Mentre mezza Europa, Germania in testa, sta insorgendo contro la proposta della Commissione europea di includere l’atomo nella lista delle tecnologie sostenibili, proprio dal fronte nuclearista arriva un invito a rivedere il testo involontariamente significativo per capire quanto questa tecnologia sia una soluzione inadeguata per affrontare la transizione energetica.
In sintesi, ha spiegato l’associazione europea dell’industria nucleare Foratom, i requisiti che la bozza in circolazione richiederebbe per definire sostenibile e dunque finanziabile con fondi Ue l’atomo, escluderebbero di fatto tutti gli investimenti in nuovo nucleare attualmente possibili.
Secondo la bozza della tassonomia, infatti, le nuove centrali nucleari, per poter essere definite una tecnologia “transitoria” che fornisce un “contributo sostanziale alla mitigazione del cambiamento climatico”, devono essere costruite prima del 2045 e dimostrare di poter avere un impianto di smaltimento delle scorie operativo entro il 2050.
Inoltre, sempre secondo il testo in discussione, i nuovi reattori dovrebbero applicare pienamente “la migliore tecnologia disponibile e combustibile resistente agli incidenti“.
Peccato che, come spiega Foratom, queste tecnologie a prova di incidente siano lontane dallo stadio commerciale, perché ancora oggetto di ricerca.
“Per questo motivo, allo stato attuale, nessun progetto nucleare rientrerebbe nella tassonomia.
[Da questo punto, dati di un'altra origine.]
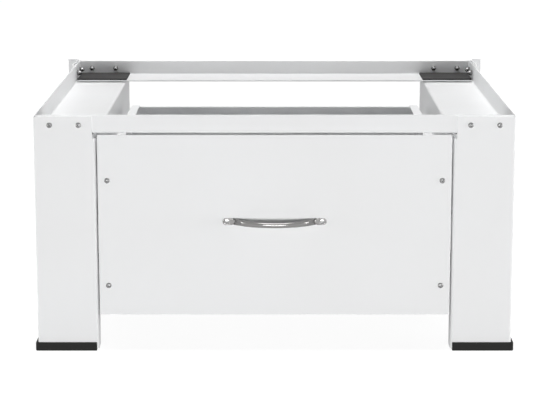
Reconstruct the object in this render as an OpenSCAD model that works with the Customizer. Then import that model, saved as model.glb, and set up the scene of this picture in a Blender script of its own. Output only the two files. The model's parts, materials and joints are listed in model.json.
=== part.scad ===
// Washer pedestal with a pull-out drawer.
// Folded sheet-steel frame on four legs, an open tray on top for the machine's feet,
// and a drawer on two three-member ball bearing slides.
// +Z is up, the drawer opens towards -Y, left is -X. Z = 0 is the floor, and the origin
// lies under the middle of the whole object's box, handle included.

/* [Body] */
// Width over the legs
body_w = 606; // [560:1:680]
// Depth over the legs
body_d = 540; // [500:1:640]
// Height of the rim that stands round the tray
body_h = 305.5; // [270:0.5:400]
// Thickness of the frame's sheet steel
sheet = 1.5; // [1.0:0.1:2.0]
// Outer radius of the frame's bends
bend_r = 3; // [2.5:0.5:4]

/* [Legs] */
// Width of a leg's front face
leg_w = 78; // [70:1:90]
// Depth of a leg's side face
leg_d = 65; // [60:1:80]
// Depth of the return lip along the drawer opening
leg_lip = 24; // [20:1:32]
// Outer radius of the bend between the front face and the return lip
lip_bend_r = 4; // [3:0.5:5]
// Drop of the leg's top edge below the rim
leg_top_drop = 2; // [1:0.5:4]
// Depth of the relief at the leg's upper inner corner, below the shelf
corner_relief = 5; // [3:0.5:8]

/* [Tray] */
// Depth of the tray, from the rim down to the shelf
tray_depth = 25; // [20:1:35]
// Height of the lip that hangs down from a shelf's inner edge
rail_lip = 51.9; // [40:0.1:60]
// Depth of a beam's ledge over the shelves
ledge_d = 75; // [60:1:90]
// Gap between a beam's ledge and the shelves
ledge_gap = 1.5; // [1:0.1:2]
// Gap between the rear beam's end and the side rail
beam_gap = 1.5; // [0.8:0.1:3]
// Gap between the front beam's end and the side rail
front_beam_gap = 0.8; // [0.8:0.1:3]
// Drop of the rear beam's top edge below the rim
rear_beam_drop = 2; // [0:0.5:4]
// Radius of the rear beam's top corners
beam_corner_r = 3; // [2:0.5:5]

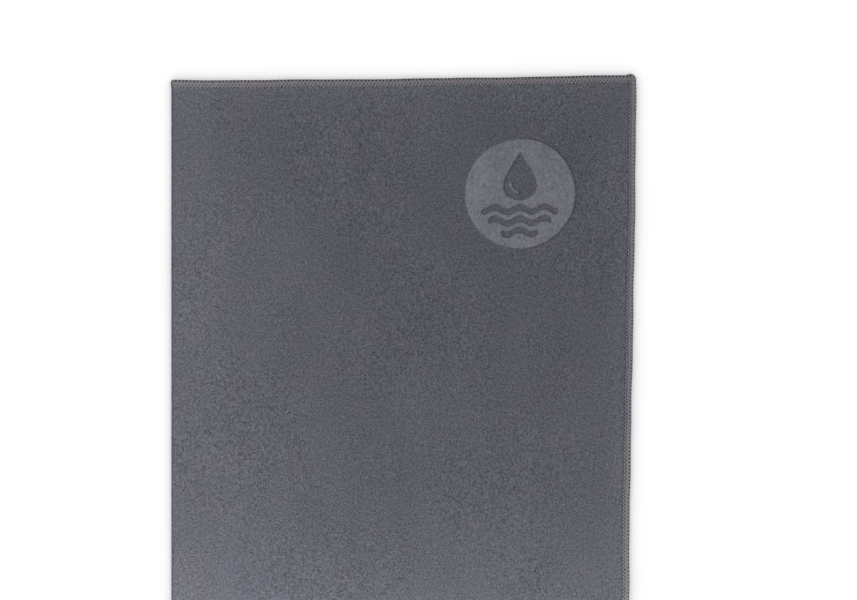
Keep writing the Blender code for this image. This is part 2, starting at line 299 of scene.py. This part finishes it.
def make_cloth():
    """The cloth's face, thickened inwards. Its wrong side takes the second material."""
    shape = flat_sheet()
    mesh = bpy.data.meshes.new("towel_cloth")
    shape.to_mesh(mesh)
    shape.free()
    flat = np.zeros(len(mesh.vertices) * 3)
    mesh.vertices.foreach_get("co", flat)
    flat = round_corners(flat.reshape(-1, 3), CORNER_RADIUS - CLOTH_INSET)
    a, b = flat[:, 0], flat[:, 1]
    press = pressed(a, b)
    flat[:, 2] = CLOTH_THICKNESS / 2 + seam_dent(a, b) - DISC_DEPTH * press
    mesh.vertices.foreach_set("co", lay(flat).astype(np.float32).ravel())
    in_from_edge = edge_distance(a, b)
    # sewn is 1 under the hems and fades out over their last millimetre. It carries painted shade: the
    # cloth under the hems' threads is painted darker
    shades = {
        "pressed": press,
        "sewn": np.clip((HEM_WIDTH + 0.1 * MM - in_from_edge) / MM, 0, 1),
        # near_hem carries the painted light that lightens the cloth near the hems
        "near_hem": np.exp(-np.maximum(in_from_edge - HEM_WIDTH, 0) / NEAR_HEM_REACH),
    }
    for name, values in shades.items():
        mesh.attributes.new(name, "FLOAT", "POINT").data.foreach_set(
            "value", values.astype(np.float32)
        )
    mesh.update()
    mesh.shade_smooth()
    cloth = bpy.data.objects.new("towel_cloth", mesh)
    bpy.context.scene.collection.objects.link(cloth)
    # The group's weight scales the thickness. It is set in steps, each for all its points at once
    pile = cloth.vertex_groups.new(name="pile")
    steps = 12
    level = np.rint(press * steps).astype(int)
    for i in range(steps + 1):
        weight = 1 - i / steps * PRESSED_AWAY / CLOTH_THICKNESS
        pile.add(np.nonzero(level == i)[0].tolist(), weight, "REPLACE")
    thick = cloth.modifiers.new("thickness", "SOLIDIFY")
    thick.thickness, thick.offset = CLOTH_THICKNESS, -1
    thick.vertex_group = pile.name
    thick.material_offset = 1
    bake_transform(cloth)
    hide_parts("upper_cloth", "lower_cloth", "fold_cloth")
    return cloth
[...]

Se il testo non cambia, allora abbiamo problemi, in particolare in relazione ai carburanti resistenti agli incidenti: oggi non esistono sul mercato”, spiega Jessica Johnson, direttrice comunicazione di Foratom sentita dall’agenzia Euractiv.
Per Foratom, che la Commissione richieda l’uso di combustibili nucleari a prova di incidente “non è accettabile”, ha affermato Johnson, aggiungendo tuttavia che questo potrebbe semplicemente essere “un malinteso” da parte dell’esecutivo comunitario.
Una posizione che l’associazione dell’industria nucleare ha espresso anche in una lettera inviata a Bruxelles (link in basso), in cui si legge che “dato che i combustibili resistenti agli incidenti sono ancora in fase di ricerca, riteniamo che questo requisito debba essere rimosso e invece limitato alla legislazione esistente e alle migliori tecnologie disponibili”.
Come detto, Foratom è preoccupata anche sulla formulazione della bozza per quanto riguarda i tipi di centrali nucleari che potrebbero qualificarsi, e per i requisiti sulla gestione delle scorie.
Secondo la lobby, probabilmente per “una svista” e “una questione di formulazione”, la proposta sembra riguardare solo i progetti di nuova costruzione o quelli che subiscono una estensione della vita utile, escludendo potenzialmente la manutenzione degli impianti esistenti.
Significativa poi la posizione di Foratom sullo stoccaggio delle scorie, che come sappiamo mantengono livelli pericolosi di radioattività per migliaia di anni e per il quale al momento non si è ancora trovata una soluzione definitiva.
Secondo la bozza di tassonomia, infatti, le centrali nucleari potranno rivendicare l’etichetta di investimento verde solo se possono mostrare “un piano con passaggi dettagliati” per avere stoccaggi definitivi dei rifiuti più pericolosi “in funzione entro il 2050“.
Come spiega a Euractiv la portavoce dell’associazione Johnson, l’attuale formulazione potrebbe significare che un impianto costruito nel decennio 2040 avrebbe bisogno di un repository definitivo entro il 2050, nonostante non sarà necessario per decenni. “Non vediamo la necessità di avere un repository finale inattivo per 20-30 anni. Non ha molto senso per noi”, ha spiegato.
Per noi, invece, non ha tanto senso che soldi pubblici vadano a sostenere una tecnologia che, lungi dal contribuire in tempi utili alla transizione energetica, crea un problema, quello delle scorie, che ancora non si sa come gestire.